In one of the most highly anticipated bouts of the evening, Salem, Mass., junior welterweight Matt Doherty (6-3-1, 4 KOs) continued his turnaround with a third-round knockout win over Framingham, Mass., vet Julio Perez (4-2), who has now lost his last two. Doherty won the first two rounds and continued his surge in the third. Perez did not answer the bell for the fourth and Doherty scored his fourth career knockout win and his second in a row after losing his previous two bouts.
Three fighters scored first-round knockouts on the preliminary portion of Saturday’s card. Returning to the ring for the first time since suffering a loss in his professional debut in September, Taunton, Mass., welterweight Marqus Bates (1-1, 1 KO) earned his first win, stopping pro debut Aaron Muniz (0-1) of Warwick, R.I., at 2:59 of the opening round.
Bates tried to outbox Muniz on the outside, circling the ring and landing quick jabs to set the pace, but once Bates found his footing and began to cut the ring off, he started to unload on Muniz, dropping him with a body shot in the closing seconds of the round. Muniz was slow to get to his feet, prompting Lupino to stop the bout.

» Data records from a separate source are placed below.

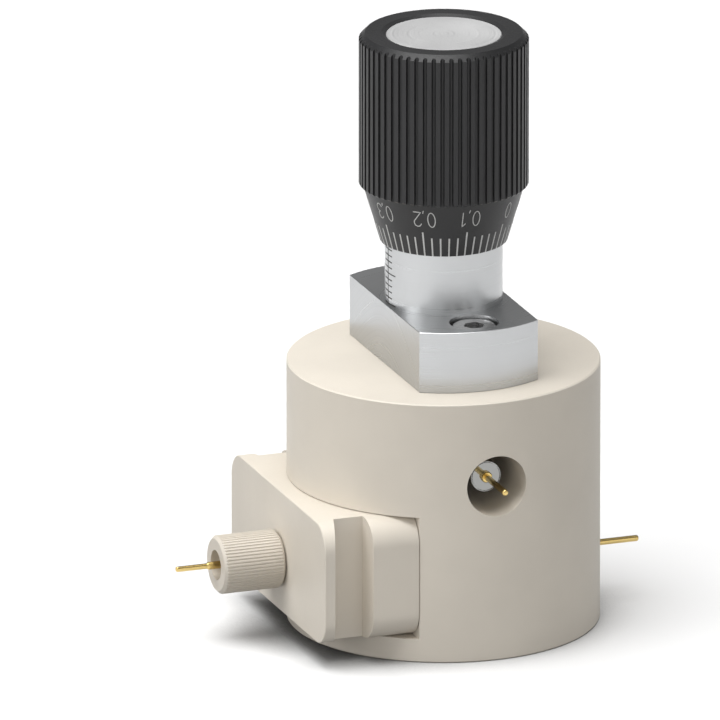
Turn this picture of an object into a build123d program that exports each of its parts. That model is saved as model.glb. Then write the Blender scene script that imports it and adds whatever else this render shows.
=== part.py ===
"""Three electrode test cell with a micrometer driven plunger.

Millimetres, +Z up. The origin is the centre of the round base that the cell
stands on. The reference block and its gland knob are on the -X side, the
counter pin on +X, and the contact hole with the working pin opens to -Y.
"""
import os

from build123d import *

# Clearances that tie the fits together
slide_fit = 0.05
running_fit = 0.10
thread_fit = 0.02
seat_fit = 0.15
edge_break = 0.20
fine_break = 0.12
crisp_break = 0.08
dome_share = 0.35

# Cell body
body_d = 50.0
body_h = 43.0
floor_t = 6.0
bore_d = 18.0

# Electrode stack, from the body floor upwards
collector_h = 5.5
counter_t = 0.4
separator_t = 1.2
working_t = 0.25
stack_gap = 0.55
electrode_edge = 0.10
collector_ring_d = 1.2
collector_ring_below = 0.95

# Plunger
plunger_rise = 2.5
plunger_pocket_d = 12.8
plunger_ring_d = 1.7
plunger_ring_above = 2.6
thrust_disc_t = 1.0
thrust_disc_d = 12.0
retainer_h = 2.3

# Contact hole, stud and working pin
contact_below_top = 14.0
contact_hole_d = 10.0
stud_d = 5.2
stud_thread_d = 4.0
stud_thread_len = 4.5
stud_spot_depth = 0.45
stud_sink = 5.5
stud_ring_d = 4.8
stud_disc_d = 4.55
stud_groove = 0.30
pin_d = 1.0
pin_collar_d = 1.8
pin_collar_len = 0.6
pin_collar_hold = 4.5
working_pin_proud = 3.7

# Counter pin
counter_pin_up = 3.0
counter_pin_root = 3.0
counter_pin_proud = 8.2
counter_shank_d = 2.0

# Reference block in its slot across the body
slot_back = 12.05
slot_bottom = 4.0
block_w = 44.1
block_h = 20.0
block_proud = 3.0
block_corner = 4.2
grip_depth = 4.6
grip_w = 4.9
grip_plate_t = 3.0
grip_plate_taper = 1.3
grip_wall_taper = 0.25

# Reference port between the block and the bore
boss_d = 6.0
port_depth = 1.65
gasket_t = 0.8
port_hole_d = 1.3
ref_pin_d = 1.24
ref_pin_thin_d = 0.9
ref_pin_thick_proud = 1.3
ref_pin_thin_len = 5.5
pin_taper = 0.3

# Gland that clamps the reference pin
gland_thread_d = 6.0
gland_depth = 9.6
ferrule_nose = 1.2
ferrule_len = 1.4
gland_washer_t = 0.9
knob_d = 9.4
knob_gap = 0.20
knob_len = 10.3
knob_recess_d = 4.8
knob_recess = 2.5
knob_break = 0.5
knob_flutes = 54
knob_flute_d = 0.32

# Micrometer barrel: flange and sleeve in one piece
flange_d = 38.0
flange_w = 20.0
flange_h = 10.0
spigot_h = 3.0
sleeve_d = 18.76
sleeve_len = 31.0
nut_len = 20.0
nut_relief = 8.0
nut_d = 13.0
nut_lip_d = 16.4
nut_lip_h = 1.0

# Flange screws
screw_from_end = 5.0
screw_d = 4.0
screw_head_d = 7.0
screw_head_h = 4.0
screw_sink = 0.5
screw_pocket_d = 7.9
screw_hole_d = 4.3
screw_len = 13.0
screw_key = 3.0
screw_key_depth = 2.0

# Spindle
spindle_d = 8.0
spindle_collar_d = 10.0
spindle_collar_h = 2.0

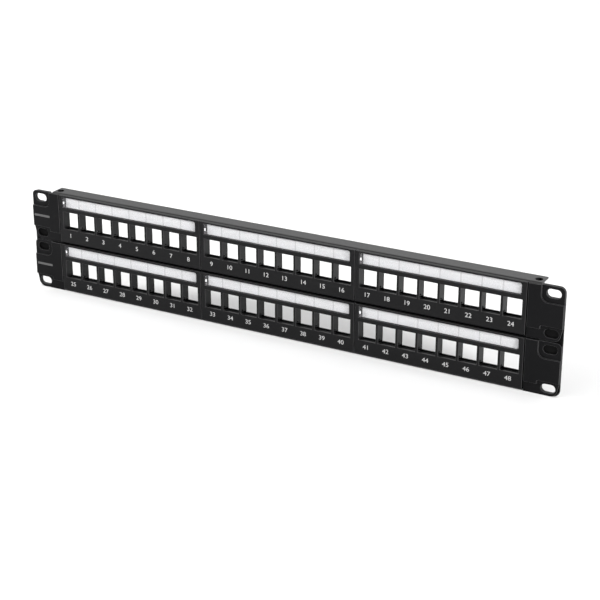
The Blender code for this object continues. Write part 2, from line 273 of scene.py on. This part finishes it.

Worcester, Mass., middleweight Kendrick Ball Jr. (5-0-2, 4 KOs) kept his unbeaten record intact, rebounding from a majority draw against Nathan Millier in December with a 29-second knockout win over last-minute replacement Patrick Leal (0-2). Ball Jr., who has now fought seven times in a nine-month stretch since turning pro in May, was originally supposed to face Minnesota’s Kenneth Glenn, but Glenn suffered a knee injury the week of the event.
Lynn, Mass., junior welterweight Khiry Todd (2-0, 2 KOs) also remained unbeaten in his second pro fight, dropping the game Bruno Dias (0-3) of Woburn, Mass., with a body shot at 1:23 of the opening round. Dias tried to exchange on the inside, but took a right hook to the ribs and dropped to a knee before Smoger waved it off.